RY: What are some of the other the issues for strategic investors?
RMc: You can see where this gets complex pretty quickly. A cleantech company should be asking questions such as:
- Are they investing in the equity of the parent company or directly in the commercial facility?
- Are they assisting in the development of the technology? If so, will they have rights to that technology or any improvements in that technology?
- Will their access to the technology be royalty free? Will it be global or for just a specific geographical area? Will the strategic investor have any rights to the technology outside of their industry?
We brought in two strategic investors into MBA, however, we did not give them rights to our technology.
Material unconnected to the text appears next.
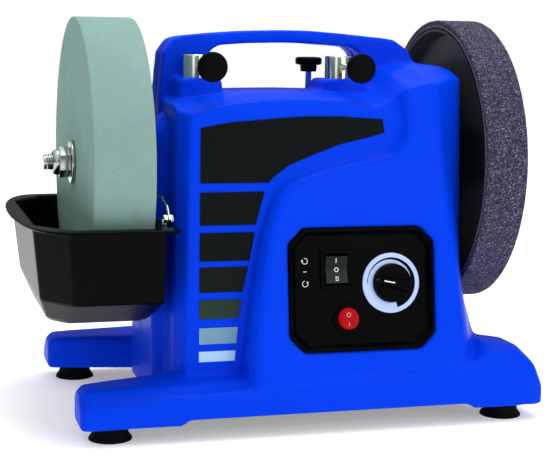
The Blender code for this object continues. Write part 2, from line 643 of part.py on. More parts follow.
board = place(box("control_board", (-30, -32, -34), (44, 30, -32.4), BOARD), 0, 0)

# Spindle with both wheels.
axis_z = SPINDLE_HEIGHT
bore = SHAFT_D / 2 + FIT
rod("spindle", (SPINDLE_L, 0, axis_z), "X", SHAFT_D / 2, SPINDLE_R - SPINDLE_L, STEEL)
stone_r = STONE_D / 2
turned("stone_wheel", (STONE_OUT, 0, axis_z), "X",
       [(stone_r, STONE_W - 1), (stone_r, 1), (stone_r - 1, 0), (bore, 0), (bore, STONE_W),
        (stone_r - 1, STONE_W)], STONE, 60)
hone_r = HONE_D / 2
rim_r = hone_r - BAND_T - FIT
turned("honing_band", (HONE_IN, 0, axis_z), "X",
       [(hone_r, HONE_W - 1), (hone_r, 1), (hone_r - 1, 0), (rim_r + FIT, 0), (rim_r + FIT, HONE_W),
        (hone_r - 1, HONE_W)], BAND, 60)
turned("honing_hub", (HONE_IN, 0, axis_z), "X",
       [(rim_r, HONE_W), (rim_r, 0), (rim_r - 3.5, 0), (rim_r - 6, 12), (22, 14), (18, 3), (18, 0), (bore, 0),
        (bore, HONE_W), (18, HONE_W), (22, 18), (rim_r - 6, 18), (rim_r - 3.5, HONE_W)], BLACK, 48)


def hexagon(width):
    return [(width / math.sqrt(3) * math.cos(math.radians(60 * i + 30)),
             width / math.sqrt(3) * math.sin(math.radians(60 * i + 30))) for i in range(6)]


gap = 0.15
for tag, start, way in (("left", STONE_OUT, -1.0), ("right", HONE_OUT, 1.0)):
    profile = [(WASHER_D / 2, WASHER_T - gap), (WASHER_D / 2, gap), (bore, gap), (bore, WASHER_T - gap)]
    turned(f"washer_{tag}", (start if way > 0 else start - WASHER_T, 0, axis_z), "X", profile, STEEL, 28)
    nut = prism(f"nut_{tag}", hexagon(NUT_AF), 0, 7.5, STEEL)
    dome = turned(f"nut_dome_{tag}", (0, 0, 0), "Z",
                  [(3, NUT_H), (7.6, NUT_H), (8.9, 9.5), (9.4, 7.2), (8.5, 6), (3, 6)], None, 24)
    boolean(nut, solid(dome), "UNION")
    boolean(nut, rod(f"nut_bore_{tag}", (0, 0, -5), "Z", bore, 30))
    nut = solid(nut)
    nut.rotation_euler = (0, way * math.pi / 2, 0)
    nut.location = Vector((start + way * WASHER_T, 0, axis_z)) * MM
for tag, x in (("left", STONE_IN + gap), ("right", HONE_IN - gap - FLANGE_T)):
    turned(f"flange_{tag}", (x, 0, axis_z), "X", [(FLANGE_D / 2, FLANGE_T), (FLANGE_D / 2, 0), (bore, 0),
                                                  (bore, FLANGE_T)], STEEL, 28)

# Bearings in two uprights that stand on the bottom plate.
BEARING_D, BEARING_W = 28.0, 8.0
UPRIGHT_X = (-81.5 * KX, 78.0 * KX)
stand_z = PLATE_Z + PLATE_T + FIT
race, journal = BEARING_D / 2, SHAFT_D / 2 + 0.08
for tag, x in zip(("left", "right"), UPRIGHT_X):
    turned(f"bearing_{tag}", (x, 0, axis_z), "X",
           [(race, BEARING_W), (race, 0), (journal, 0), (journal, BEARING_W)], STEEL, 24)
    upright = box(f"upright_{tag}", (x, -19, stand_z), (x + BEARING_W, 19, axis_z + 21), STEEL)
    boolean(upright, rod(f"upright_bore_{tag}", (x - 5, 0, axis_z), "X", BEARING_D / 2 + FIT, 20))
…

RY: What about Joint Ventures?
RMc: My experience with JV’s has been very positive; however it takes a great deal more senior management time. We built three commercial scale facilities with JV partners which reduced MBA cash equity requirements by over $50 million. However a cleantech company should be careful if their JV partner is potential competition. MBA always invested a lot of time to understand exactly what the partner expected from the partnership: Technology? Market for their product? Access to new businesses? Compliance to upcoming government regulations?
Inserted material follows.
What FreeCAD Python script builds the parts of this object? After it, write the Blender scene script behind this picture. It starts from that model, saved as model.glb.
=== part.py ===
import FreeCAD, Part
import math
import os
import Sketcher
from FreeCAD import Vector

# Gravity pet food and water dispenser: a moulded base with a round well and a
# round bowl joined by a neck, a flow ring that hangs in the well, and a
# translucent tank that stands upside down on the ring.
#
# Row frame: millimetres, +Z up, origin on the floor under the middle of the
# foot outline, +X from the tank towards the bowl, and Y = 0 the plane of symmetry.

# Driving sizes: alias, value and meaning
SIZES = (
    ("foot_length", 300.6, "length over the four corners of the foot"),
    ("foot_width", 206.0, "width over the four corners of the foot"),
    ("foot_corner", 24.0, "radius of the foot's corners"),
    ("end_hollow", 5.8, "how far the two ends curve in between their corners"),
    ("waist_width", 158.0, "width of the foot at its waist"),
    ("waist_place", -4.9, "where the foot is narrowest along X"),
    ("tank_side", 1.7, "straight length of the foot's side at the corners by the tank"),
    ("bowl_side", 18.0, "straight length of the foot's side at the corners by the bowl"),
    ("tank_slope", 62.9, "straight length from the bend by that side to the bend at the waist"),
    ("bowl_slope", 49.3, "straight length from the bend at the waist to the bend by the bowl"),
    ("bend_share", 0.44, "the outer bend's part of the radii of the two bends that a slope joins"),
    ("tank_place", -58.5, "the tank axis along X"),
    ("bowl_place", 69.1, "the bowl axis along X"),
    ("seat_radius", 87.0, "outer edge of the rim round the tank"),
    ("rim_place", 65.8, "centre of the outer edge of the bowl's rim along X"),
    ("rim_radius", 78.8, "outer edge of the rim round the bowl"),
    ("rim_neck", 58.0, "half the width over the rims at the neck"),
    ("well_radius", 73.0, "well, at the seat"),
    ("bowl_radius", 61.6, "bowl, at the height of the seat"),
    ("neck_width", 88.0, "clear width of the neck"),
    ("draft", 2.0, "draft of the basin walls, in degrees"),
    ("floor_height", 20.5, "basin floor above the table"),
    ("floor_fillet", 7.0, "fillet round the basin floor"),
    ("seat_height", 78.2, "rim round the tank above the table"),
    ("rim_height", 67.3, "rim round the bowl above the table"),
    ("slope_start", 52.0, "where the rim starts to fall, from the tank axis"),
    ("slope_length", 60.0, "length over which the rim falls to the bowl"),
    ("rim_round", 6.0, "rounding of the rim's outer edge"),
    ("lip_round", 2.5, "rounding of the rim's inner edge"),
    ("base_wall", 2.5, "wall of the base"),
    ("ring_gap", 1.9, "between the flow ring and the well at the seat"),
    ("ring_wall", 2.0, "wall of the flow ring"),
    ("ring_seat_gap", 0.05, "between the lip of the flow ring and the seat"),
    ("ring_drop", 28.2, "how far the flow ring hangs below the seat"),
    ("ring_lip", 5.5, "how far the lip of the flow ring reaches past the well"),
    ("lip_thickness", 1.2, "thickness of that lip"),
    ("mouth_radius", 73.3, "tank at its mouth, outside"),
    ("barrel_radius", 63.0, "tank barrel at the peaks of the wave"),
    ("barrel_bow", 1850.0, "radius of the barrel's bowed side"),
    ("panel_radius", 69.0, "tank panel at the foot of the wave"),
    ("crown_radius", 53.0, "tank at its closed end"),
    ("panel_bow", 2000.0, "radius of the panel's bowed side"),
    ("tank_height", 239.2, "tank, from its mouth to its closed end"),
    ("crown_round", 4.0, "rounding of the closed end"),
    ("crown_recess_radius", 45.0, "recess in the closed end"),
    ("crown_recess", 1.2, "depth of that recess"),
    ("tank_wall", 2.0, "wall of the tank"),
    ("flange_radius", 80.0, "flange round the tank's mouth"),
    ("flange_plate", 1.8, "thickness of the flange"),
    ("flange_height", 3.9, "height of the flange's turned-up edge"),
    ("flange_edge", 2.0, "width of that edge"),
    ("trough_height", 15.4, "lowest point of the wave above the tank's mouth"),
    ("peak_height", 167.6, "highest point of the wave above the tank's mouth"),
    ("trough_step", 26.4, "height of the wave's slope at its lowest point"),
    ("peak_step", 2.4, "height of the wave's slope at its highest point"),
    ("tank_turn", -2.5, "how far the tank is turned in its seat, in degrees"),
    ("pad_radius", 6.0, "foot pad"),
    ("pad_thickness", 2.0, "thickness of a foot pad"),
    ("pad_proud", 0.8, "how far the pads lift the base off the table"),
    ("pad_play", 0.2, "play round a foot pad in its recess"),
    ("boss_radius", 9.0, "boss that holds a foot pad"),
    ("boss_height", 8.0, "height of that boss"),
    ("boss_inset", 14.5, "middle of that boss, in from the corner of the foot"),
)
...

A Joint Venture partner should contribute cash equity to the JV. This equity investment will reduce the equity requirements by at least the minority interest partner’s ownership percent. In addition, the JV partner often has access to debt financing not available to the cleantech company.
JV’s are often difficult due to the challenges of managing a business with a partner who may have different objectives or approaches to the business. But these obstacles need not prevent a company from seeking joint venture partners, particularly when building in foreign markets. There are ways to minimize these difficulties.
RY: Your experience seems to be quite in tune with my panel in Munich – namely, that there is a path to bankability. It is just not easily and neatly laid out. It needs thought, creativity and perseverance to chart it. Thanks for sharing your insights, Richard.